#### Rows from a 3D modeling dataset
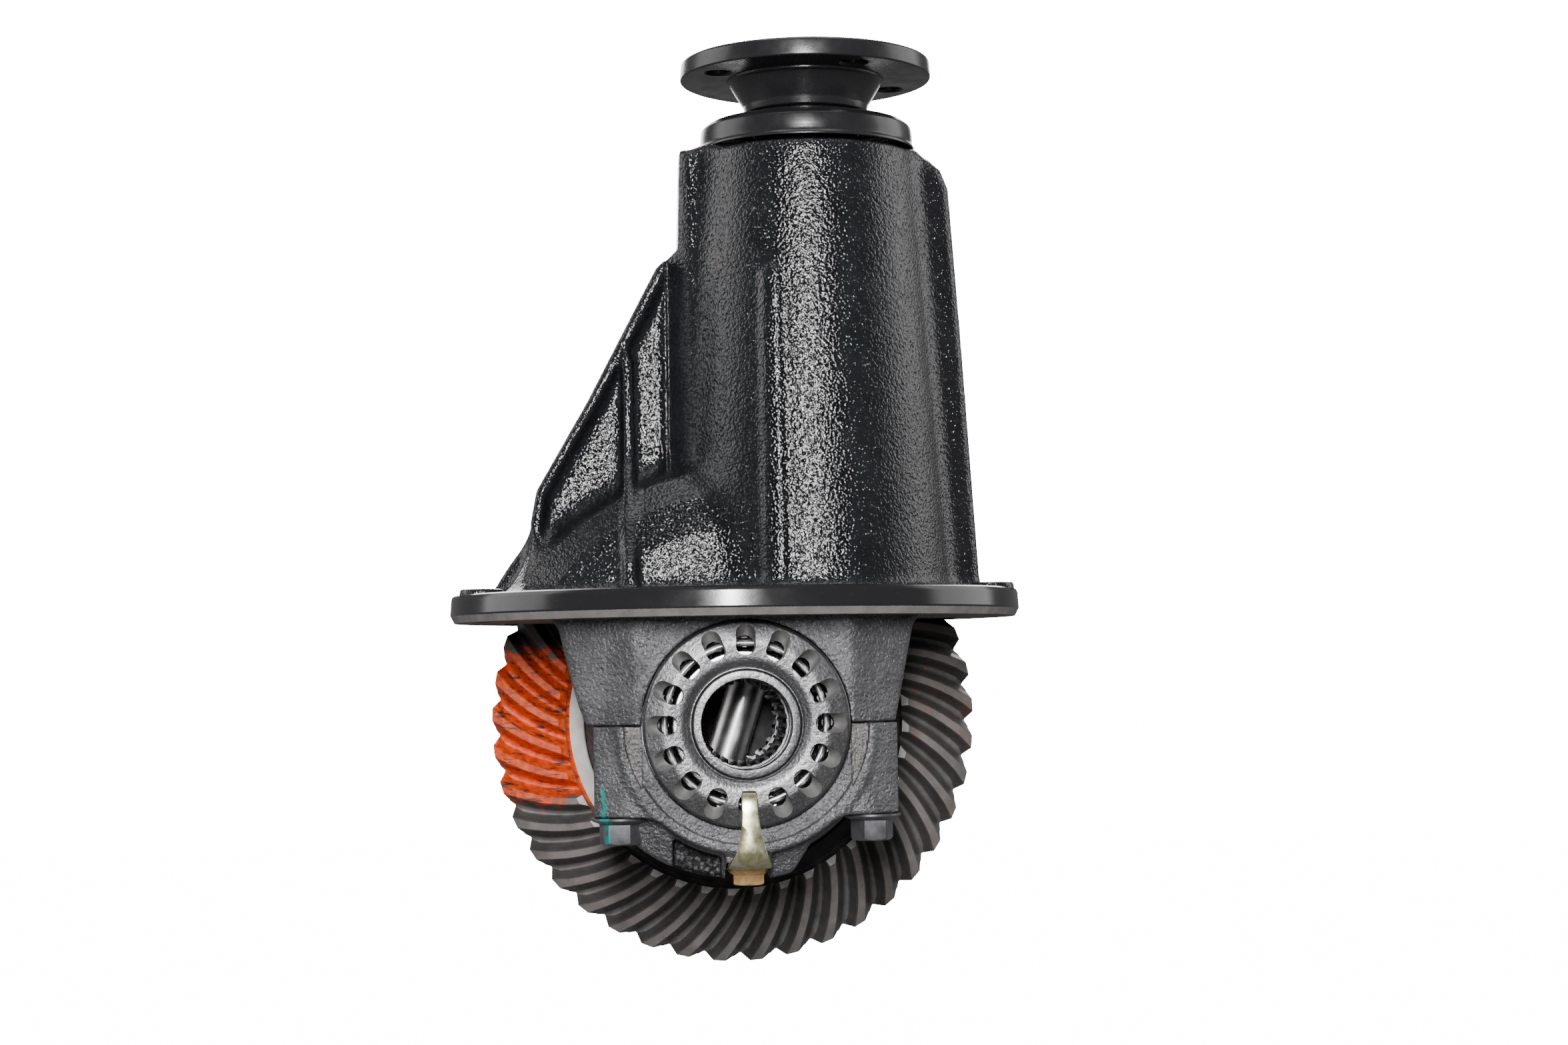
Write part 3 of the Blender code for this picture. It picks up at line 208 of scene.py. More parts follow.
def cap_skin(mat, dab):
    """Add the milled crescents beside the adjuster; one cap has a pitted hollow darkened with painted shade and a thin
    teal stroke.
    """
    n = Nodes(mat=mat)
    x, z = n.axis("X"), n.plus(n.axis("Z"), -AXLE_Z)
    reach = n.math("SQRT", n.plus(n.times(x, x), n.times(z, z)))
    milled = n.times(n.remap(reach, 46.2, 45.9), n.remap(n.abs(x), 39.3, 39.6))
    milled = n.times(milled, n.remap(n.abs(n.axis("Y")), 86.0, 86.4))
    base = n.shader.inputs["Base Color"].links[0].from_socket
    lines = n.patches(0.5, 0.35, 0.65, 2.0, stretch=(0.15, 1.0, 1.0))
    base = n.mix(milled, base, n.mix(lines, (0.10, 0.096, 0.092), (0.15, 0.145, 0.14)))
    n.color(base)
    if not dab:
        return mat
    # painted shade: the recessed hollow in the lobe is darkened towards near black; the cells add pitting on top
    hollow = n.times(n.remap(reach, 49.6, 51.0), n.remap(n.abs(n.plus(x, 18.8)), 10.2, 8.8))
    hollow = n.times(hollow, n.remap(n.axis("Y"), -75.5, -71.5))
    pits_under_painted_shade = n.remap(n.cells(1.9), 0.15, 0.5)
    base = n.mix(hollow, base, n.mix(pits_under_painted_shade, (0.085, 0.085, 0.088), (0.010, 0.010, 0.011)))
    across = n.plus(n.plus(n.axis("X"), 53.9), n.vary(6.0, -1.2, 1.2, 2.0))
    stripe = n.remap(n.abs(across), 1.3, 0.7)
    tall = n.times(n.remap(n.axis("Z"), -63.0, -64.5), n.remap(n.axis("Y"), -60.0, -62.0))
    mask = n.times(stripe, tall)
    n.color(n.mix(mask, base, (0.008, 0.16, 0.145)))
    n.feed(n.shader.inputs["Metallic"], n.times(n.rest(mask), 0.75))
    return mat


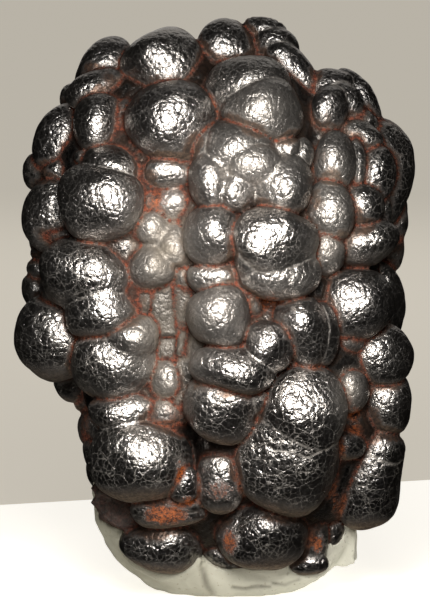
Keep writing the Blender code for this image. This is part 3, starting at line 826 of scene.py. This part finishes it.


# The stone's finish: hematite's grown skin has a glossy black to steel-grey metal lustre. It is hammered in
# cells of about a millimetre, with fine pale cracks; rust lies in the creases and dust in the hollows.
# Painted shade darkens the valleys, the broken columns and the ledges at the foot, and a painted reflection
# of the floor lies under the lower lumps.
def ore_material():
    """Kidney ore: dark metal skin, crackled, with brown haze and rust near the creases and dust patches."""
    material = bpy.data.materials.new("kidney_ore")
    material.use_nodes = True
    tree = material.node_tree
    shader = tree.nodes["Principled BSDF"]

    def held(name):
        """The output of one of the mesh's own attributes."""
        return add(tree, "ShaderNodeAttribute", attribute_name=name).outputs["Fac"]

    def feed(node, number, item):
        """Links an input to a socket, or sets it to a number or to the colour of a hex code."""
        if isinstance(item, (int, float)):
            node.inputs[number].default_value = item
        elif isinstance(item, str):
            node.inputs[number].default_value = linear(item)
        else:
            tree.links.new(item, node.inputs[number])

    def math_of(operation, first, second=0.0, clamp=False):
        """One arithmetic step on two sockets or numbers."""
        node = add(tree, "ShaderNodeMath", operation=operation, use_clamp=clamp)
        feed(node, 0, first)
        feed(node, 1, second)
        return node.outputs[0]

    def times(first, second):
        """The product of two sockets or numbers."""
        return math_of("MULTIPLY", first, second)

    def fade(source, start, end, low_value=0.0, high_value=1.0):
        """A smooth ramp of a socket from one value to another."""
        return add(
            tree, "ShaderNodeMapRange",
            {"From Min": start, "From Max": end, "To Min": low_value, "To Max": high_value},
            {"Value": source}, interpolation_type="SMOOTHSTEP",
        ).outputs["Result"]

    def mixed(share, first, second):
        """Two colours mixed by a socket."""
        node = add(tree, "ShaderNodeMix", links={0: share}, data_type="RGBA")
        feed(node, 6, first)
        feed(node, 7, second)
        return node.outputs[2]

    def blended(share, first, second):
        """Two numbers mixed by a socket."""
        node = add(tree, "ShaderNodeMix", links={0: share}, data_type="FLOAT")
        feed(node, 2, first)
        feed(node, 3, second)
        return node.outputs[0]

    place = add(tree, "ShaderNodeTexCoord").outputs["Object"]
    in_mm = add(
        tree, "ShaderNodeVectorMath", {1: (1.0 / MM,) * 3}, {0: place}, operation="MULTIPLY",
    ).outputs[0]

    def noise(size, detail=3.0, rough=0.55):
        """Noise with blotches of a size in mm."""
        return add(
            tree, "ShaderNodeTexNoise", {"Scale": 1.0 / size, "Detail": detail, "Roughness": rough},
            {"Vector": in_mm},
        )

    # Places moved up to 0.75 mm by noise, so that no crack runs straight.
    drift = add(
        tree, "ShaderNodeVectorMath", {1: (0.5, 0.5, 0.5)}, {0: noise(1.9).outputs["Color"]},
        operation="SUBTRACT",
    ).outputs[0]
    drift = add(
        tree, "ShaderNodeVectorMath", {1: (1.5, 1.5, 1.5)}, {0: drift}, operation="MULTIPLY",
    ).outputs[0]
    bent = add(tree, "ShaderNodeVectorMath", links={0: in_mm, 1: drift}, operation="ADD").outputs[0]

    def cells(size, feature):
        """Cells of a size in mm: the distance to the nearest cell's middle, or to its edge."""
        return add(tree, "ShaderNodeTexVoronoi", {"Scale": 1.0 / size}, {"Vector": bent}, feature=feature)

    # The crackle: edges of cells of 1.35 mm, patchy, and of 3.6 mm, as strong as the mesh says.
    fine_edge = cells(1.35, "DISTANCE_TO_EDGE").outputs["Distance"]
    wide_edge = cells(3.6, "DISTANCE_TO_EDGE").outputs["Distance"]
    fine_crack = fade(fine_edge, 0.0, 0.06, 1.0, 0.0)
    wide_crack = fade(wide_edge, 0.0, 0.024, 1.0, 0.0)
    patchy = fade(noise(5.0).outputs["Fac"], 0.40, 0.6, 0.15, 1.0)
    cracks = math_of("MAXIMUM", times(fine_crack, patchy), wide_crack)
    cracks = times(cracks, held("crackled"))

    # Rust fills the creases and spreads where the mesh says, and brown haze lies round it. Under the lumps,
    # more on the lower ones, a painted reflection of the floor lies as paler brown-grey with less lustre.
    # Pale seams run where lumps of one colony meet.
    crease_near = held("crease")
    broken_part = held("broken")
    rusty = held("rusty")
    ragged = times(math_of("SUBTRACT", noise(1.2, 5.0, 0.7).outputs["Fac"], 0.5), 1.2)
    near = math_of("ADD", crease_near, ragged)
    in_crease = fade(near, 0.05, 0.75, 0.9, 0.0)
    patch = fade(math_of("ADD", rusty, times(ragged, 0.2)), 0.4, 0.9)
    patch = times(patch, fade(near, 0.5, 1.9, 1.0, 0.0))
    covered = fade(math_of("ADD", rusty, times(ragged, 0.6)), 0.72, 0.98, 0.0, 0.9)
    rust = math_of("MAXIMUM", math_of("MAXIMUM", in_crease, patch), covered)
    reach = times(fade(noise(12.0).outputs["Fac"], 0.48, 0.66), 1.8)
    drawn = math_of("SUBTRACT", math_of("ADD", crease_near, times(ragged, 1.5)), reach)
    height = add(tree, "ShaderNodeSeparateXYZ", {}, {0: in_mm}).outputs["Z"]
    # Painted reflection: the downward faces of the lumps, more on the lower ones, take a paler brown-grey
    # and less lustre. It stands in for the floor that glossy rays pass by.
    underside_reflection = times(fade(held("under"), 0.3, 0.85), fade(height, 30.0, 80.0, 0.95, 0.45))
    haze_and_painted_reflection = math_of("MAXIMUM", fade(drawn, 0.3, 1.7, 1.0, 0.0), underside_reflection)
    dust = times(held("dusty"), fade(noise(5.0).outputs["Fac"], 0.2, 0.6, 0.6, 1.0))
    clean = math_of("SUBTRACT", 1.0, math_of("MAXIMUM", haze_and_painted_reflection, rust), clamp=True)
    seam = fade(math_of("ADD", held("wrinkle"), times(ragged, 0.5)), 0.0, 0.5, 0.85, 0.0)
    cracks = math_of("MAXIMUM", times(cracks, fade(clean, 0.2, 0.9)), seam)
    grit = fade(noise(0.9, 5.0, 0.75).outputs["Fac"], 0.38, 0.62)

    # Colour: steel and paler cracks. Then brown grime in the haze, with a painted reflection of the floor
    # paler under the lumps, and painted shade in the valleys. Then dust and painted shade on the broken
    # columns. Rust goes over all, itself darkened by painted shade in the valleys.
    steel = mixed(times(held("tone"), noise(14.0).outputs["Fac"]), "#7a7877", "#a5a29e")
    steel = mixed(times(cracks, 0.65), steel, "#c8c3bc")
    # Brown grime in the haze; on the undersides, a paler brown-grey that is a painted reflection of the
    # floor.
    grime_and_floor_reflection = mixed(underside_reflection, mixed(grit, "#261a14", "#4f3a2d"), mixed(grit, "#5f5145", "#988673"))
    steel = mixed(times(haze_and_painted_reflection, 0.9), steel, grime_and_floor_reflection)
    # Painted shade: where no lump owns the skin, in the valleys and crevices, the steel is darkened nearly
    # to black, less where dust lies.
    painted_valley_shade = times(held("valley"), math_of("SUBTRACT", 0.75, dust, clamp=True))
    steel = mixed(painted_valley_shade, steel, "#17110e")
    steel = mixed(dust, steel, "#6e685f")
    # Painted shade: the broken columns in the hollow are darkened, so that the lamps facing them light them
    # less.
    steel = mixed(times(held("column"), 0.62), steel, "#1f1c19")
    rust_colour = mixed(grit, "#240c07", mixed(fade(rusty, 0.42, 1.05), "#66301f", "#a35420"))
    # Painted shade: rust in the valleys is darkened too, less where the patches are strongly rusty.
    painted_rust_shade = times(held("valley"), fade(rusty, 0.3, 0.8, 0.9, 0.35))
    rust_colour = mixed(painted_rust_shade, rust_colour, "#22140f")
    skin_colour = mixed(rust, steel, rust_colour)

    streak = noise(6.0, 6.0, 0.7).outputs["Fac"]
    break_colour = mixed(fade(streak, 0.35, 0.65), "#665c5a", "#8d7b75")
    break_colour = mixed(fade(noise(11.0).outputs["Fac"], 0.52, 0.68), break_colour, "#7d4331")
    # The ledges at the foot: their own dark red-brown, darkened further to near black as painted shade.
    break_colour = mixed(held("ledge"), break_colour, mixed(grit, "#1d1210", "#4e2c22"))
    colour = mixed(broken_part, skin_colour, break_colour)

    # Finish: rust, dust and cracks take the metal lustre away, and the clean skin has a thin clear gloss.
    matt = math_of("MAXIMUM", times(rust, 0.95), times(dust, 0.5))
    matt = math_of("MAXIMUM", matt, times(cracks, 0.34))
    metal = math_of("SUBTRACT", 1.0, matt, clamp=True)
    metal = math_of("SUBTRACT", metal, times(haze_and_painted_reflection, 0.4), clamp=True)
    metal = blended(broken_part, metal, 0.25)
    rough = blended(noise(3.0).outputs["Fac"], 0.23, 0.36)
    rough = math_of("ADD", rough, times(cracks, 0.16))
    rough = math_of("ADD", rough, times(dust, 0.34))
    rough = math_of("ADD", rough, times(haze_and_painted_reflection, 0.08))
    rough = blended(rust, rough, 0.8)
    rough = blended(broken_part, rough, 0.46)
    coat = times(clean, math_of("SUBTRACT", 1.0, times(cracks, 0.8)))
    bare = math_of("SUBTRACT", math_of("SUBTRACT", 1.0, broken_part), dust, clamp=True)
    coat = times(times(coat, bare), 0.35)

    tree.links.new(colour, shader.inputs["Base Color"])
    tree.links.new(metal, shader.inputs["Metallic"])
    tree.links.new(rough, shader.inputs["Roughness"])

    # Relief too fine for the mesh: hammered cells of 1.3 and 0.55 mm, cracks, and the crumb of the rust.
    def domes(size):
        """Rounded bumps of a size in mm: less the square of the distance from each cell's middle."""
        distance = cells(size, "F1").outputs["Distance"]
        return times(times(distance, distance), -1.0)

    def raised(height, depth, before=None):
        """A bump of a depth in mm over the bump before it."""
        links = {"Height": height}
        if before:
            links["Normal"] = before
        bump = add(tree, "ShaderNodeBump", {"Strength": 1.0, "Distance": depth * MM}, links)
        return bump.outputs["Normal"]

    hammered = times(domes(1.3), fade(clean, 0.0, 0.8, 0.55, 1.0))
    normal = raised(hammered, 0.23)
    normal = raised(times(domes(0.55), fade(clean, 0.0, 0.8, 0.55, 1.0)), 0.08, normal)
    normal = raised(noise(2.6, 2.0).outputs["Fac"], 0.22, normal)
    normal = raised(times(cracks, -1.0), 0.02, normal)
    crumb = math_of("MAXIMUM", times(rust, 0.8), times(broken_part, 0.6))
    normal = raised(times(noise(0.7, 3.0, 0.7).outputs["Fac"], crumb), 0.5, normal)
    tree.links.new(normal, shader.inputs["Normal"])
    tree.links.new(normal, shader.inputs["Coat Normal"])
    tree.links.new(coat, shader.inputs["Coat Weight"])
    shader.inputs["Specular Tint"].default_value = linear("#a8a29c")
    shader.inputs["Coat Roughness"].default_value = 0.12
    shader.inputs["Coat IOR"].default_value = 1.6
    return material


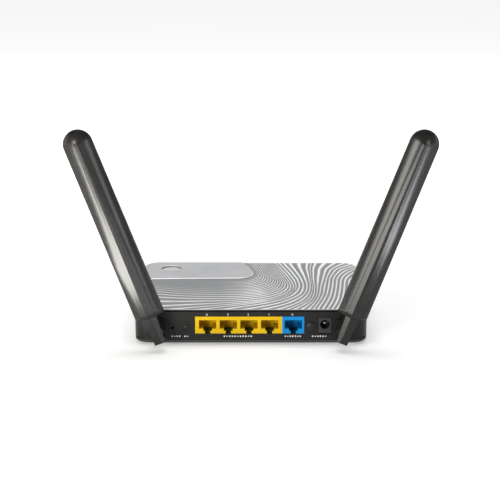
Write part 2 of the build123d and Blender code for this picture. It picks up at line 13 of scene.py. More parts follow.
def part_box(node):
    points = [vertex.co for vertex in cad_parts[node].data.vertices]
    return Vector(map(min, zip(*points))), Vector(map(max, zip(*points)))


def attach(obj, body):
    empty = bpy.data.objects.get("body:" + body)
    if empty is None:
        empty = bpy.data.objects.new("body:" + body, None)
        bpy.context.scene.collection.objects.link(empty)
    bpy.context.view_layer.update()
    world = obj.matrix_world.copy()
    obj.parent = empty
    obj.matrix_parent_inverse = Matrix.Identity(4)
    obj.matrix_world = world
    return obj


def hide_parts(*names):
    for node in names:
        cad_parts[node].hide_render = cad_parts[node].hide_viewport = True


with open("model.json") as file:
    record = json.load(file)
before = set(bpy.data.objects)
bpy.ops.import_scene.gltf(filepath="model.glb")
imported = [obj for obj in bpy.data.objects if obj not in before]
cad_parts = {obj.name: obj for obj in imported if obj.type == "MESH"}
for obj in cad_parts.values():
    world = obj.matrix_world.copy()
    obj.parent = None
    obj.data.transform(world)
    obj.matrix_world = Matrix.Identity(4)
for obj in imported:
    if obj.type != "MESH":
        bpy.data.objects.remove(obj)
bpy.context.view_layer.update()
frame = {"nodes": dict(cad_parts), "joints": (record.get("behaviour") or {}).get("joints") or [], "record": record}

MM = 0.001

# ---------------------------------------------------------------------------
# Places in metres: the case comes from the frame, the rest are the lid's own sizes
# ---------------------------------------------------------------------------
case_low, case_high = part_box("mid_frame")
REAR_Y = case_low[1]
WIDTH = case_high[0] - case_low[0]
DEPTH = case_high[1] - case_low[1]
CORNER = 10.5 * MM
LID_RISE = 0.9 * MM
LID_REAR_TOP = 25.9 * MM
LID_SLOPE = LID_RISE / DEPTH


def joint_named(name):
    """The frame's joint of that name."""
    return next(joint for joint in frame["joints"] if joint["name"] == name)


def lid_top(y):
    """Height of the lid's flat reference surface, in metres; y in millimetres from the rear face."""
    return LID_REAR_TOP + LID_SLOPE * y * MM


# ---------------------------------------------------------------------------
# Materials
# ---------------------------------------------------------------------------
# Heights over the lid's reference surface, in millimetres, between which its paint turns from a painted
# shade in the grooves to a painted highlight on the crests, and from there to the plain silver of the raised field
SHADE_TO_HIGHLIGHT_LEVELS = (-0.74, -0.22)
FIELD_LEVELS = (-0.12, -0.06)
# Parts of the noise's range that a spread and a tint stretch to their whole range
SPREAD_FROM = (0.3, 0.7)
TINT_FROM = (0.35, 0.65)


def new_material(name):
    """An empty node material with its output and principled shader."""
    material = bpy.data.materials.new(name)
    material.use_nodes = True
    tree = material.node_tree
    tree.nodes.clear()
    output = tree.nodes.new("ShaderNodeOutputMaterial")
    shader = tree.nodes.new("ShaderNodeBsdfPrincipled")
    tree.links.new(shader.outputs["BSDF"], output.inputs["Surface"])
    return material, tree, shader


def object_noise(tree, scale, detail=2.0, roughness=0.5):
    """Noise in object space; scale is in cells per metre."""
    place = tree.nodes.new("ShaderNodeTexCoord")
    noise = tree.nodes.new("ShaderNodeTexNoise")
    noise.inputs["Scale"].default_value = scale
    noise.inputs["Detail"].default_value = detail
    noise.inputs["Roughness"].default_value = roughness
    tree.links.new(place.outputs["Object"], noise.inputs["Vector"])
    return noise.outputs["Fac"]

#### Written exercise
Your answer should be exactly the lines of the data above, from the first through the line containing "Keep writing the".

#### Exercise response
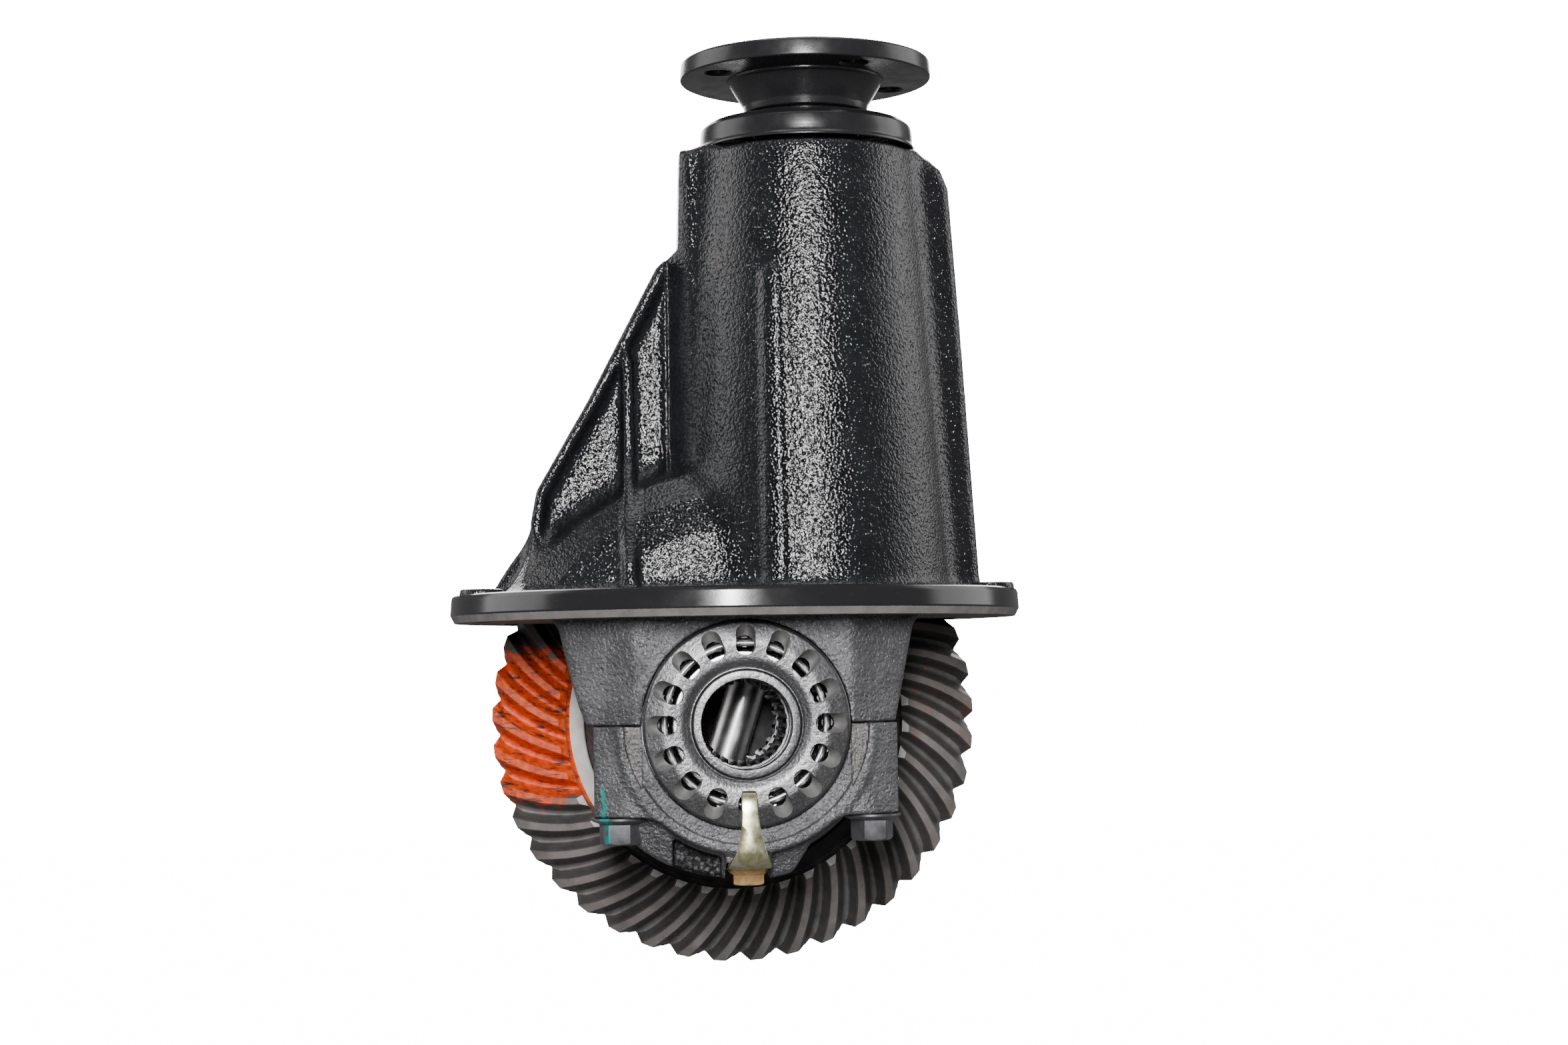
Write part 3 of the Blender code for this picture. It picks up at line 208 of scene.py. More parts follow.
def cap_skin(mat, dab):
    """Add the milled crescents beside the adjuster; one cap has a pitted hollow darkened with painted shade and a thin
    teal stroke.
    """
    n = Nodes(mat=mat)
    x, z = n.axis("X"), n.plus(n.axis("Z"), -AXLE_Z)
    reach = n.math("SQRT", n.plus(n.times(x, x), n.times(z, z)))
    milled = n.times(n.remap(reach, 46.2, 45.9), n.remap(n.abs(x), 39.3, 39.6))
    milled = n.times(milled, n.remap(n.abs(n.axis("Y")), 86.0, 86.4))
    base = n.shader.inputs["Base Color"].links[0].from_socket
    lines = n.patches(0.5, 0.35, 0.65, 2.0, stretch=(0.15, 1.0, 1.0))
    base = n.mix(milled, base, n.mix(lines, (0.10, 0.096, 0.092), (0.15, 0.145, 0.14)))
    n.color(base)
    if not dab:
        return mat
    # painted shade: the recessed hollow in the lobe is darkened towards near black; the cells add pitting on top
    hollow = n.times(n.remap(reach, 49.6, 51.0), n.remap(n.abs(n.plus(x, 18.8)), 10.2, 8.8))
    hollow = n.times(hollow, n.remap(n.axis("Y"), -75.5, -71.5))
    pits_under_painted_shade = n.remap(n.cells(1.9), 0.15, 0.5)
    base = n.mix(hollow, base, n.mix(pits_under_painted_shade, (0.085, 0.085, 0.088), (0.010, 0.010, 0.011)))
    across = n.plus(n.plus(n.axis("X"), 53.9), n.vary(6.0, -1.2, 1.2, 2.0))
    stripe = n.remap(n.abs(across), 1.3, 0.7)
    tall = n.times(n.remap(n.axis("Z"), -63.0, -64.5), n.remap(n.axis("Y"), -60.0, -62.0))
    mask = n.times(stripe, tall)
    n.color(n.mix(mask, base, (0.008, 0.16, 0.145)))
    n.feed(n.shader.inputs["Metallic"], n.times(n.rest(mask), 0.75))
    return mat


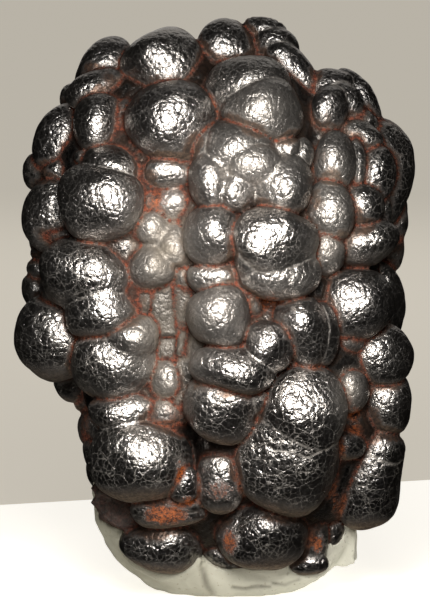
Keep writing the Blender code for this image. This is part 3, starting at line 826 of scene.py. This part finishes it.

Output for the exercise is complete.